We all know Kerrymen who could win the big games single-handedly. Peter Canavan, small man he may be, would take on the personal confrontation and complete the job of winning the game himself. So too, Colm O'Rourke. And I make no apology for believing that Colm Cooper, right now, is still just up to lacing O'Rourke's boots.


Cooper's lack of fortitude is a real problem for this new Kerry team which will soon be in the making, and it is a problem which is exacerbated, not only by Donaghy's present injury, but by the prospect that Donaghy may never again be quite so devastating at full-forward as he was in August and September of 2007.
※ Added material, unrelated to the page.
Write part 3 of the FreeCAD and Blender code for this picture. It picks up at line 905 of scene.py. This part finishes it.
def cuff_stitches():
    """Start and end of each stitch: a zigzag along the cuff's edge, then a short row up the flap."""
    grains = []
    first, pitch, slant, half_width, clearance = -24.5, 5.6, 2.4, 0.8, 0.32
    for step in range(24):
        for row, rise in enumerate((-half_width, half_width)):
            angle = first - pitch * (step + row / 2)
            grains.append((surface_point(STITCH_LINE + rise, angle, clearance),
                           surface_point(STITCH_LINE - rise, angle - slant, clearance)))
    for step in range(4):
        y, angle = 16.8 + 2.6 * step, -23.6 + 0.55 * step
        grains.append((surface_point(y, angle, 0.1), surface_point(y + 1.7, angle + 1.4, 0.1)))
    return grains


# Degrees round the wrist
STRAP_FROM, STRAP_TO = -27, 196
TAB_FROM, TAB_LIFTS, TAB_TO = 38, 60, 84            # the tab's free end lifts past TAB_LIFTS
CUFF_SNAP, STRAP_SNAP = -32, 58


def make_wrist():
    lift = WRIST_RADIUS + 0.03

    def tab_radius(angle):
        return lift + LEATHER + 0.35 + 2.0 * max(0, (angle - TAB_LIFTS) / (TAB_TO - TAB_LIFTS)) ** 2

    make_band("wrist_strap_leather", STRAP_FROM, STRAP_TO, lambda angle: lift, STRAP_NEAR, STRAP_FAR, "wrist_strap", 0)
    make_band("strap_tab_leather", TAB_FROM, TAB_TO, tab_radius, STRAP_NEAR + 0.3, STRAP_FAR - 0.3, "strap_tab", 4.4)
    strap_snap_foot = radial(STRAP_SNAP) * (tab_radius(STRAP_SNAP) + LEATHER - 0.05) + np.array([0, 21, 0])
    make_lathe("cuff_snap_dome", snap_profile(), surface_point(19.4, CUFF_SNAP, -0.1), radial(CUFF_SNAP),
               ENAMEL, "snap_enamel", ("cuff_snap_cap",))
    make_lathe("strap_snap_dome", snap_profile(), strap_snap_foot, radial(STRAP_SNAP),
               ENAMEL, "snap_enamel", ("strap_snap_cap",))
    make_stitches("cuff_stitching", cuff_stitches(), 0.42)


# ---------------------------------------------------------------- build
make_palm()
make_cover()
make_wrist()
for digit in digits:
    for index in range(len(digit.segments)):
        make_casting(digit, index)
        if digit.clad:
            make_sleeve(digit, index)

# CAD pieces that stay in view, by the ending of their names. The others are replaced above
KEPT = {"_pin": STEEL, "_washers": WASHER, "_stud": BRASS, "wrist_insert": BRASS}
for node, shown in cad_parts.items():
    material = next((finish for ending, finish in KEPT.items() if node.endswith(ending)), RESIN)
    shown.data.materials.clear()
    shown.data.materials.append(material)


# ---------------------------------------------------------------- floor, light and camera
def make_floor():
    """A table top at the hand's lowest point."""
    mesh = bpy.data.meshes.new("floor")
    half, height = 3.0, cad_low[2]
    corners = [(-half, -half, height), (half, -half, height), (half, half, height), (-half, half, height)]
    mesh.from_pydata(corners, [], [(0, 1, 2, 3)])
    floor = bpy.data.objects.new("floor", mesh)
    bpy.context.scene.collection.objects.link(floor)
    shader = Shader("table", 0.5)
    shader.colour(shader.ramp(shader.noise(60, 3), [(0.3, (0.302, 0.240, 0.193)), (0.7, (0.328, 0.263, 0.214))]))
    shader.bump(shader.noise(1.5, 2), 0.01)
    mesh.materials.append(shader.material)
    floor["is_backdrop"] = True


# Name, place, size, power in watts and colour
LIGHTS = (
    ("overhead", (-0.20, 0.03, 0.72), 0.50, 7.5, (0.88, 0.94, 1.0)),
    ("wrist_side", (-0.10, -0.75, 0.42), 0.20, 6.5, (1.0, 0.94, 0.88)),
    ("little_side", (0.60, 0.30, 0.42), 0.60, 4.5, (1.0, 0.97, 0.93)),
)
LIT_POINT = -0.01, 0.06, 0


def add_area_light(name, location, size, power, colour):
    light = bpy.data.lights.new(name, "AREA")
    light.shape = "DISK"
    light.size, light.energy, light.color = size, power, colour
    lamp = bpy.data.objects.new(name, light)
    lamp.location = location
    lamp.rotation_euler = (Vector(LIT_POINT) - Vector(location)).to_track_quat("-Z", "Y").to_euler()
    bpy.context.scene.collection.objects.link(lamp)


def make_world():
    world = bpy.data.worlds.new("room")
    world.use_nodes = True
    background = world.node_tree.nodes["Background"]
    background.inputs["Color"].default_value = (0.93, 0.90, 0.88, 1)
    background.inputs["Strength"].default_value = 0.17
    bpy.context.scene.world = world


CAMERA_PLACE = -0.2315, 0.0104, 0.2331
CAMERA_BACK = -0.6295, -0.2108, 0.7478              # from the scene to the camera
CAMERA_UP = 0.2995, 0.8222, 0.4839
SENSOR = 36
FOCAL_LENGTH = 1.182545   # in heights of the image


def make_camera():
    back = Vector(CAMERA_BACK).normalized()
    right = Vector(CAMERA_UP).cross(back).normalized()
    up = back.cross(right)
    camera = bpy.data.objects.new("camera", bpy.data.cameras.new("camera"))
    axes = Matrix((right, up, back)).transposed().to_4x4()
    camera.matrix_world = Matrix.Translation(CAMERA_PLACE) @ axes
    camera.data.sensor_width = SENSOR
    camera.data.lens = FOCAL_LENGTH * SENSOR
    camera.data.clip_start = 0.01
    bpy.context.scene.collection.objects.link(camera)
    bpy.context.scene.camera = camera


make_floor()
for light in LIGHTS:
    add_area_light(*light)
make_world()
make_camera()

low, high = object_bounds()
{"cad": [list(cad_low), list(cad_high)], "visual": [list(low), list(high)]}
Only a little while ago, I was on the receiving end of an awful lot of guff from Kerry football supporters. Newspapers or radio stations, in Tralee or Killarney, were then phoning me on a weekly basis asking me to stand over, in full view of the Kerry public, my 'questionable' opinions of the Kerry football team. But I don't hear too much from any of these people anymore.


In this period, Kerry have won one God-awful All-Ireland final against Cork, and have lost to Tyrone, once again, in another All-Ireland final. And now, in June 2009, we see them in this mess. I was not wishing this upon Kerry, but it was quite obvious to see, if anyone really remained sensible and calm in watching Kerry win and lose All Irelands this decade, that the county is not the incredible, dominating force it once was for roughly three-quarters of the last century.


Kerry, sure enough, will always be at the top of the game in Gaelic football, and therefore whenever the game goes through a period of mediocrity, Kerry will always be there or thereabouts, and able to win two or three All-Irelands. The point I have been making over the last couple of years is that, in the last decade, Kerry are not at the top of their very own highest of standards.


There is no question of who the dominant team of this decade has been. It's Tyrone, no matter what becomes of Mickey Harte and Jack O'Connor and their teams this summer.